First of all, if you were to send the technology that allows someone to encrypt data to an unfriendly nation, you could (in the extreme) be tried for treason. That’s because encryption and encrypted data are considered a munition in international law. If you take a look at things like the Wassenarr Arrangement and older versions of the U.S. Auxiliary Munitions list you will find “strong” encryption. The prevalence of the Internet and the largely uncontrolled access it provides to people ideas. Technology has generally made the export controls around encryption unenforceable. That said it would not surprise me if they were still used in anti-terrorist legal cases.
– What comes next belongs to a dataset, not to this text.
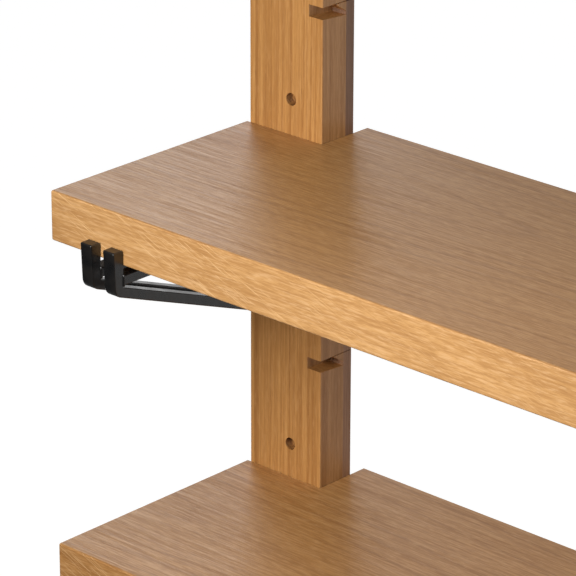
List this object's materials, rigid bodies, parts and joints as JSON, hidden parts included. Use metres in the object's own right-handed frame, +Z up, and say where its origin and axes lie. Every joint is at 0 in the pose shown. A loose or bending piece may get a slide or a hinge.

The bit that concerned me far more was that whilst in the western world. Using encryption and thereby maintaining privacy is seen as a fairly basic human right. (See article 12 of the Universal Declaration of Human Rights), In other countries that is not necessarily the case.
I did a little searching on the status of encryption.
In Vietnam and it turns out that in Decree 73/2007 it has very broad-sweeping laws about the use of encryption. But the laws are such that they can be interpreted in many different ways. I also found some indication that as yet there haven’t been any trials that use this law. Also, the Vietnamese government doesn’t appear to be enforcing this law.
I passed on this information to the email chain from my colleagues. I believe they resolved this getting the individual in Vietnam to sign off to say they understand the situation and that they were happy to proceed.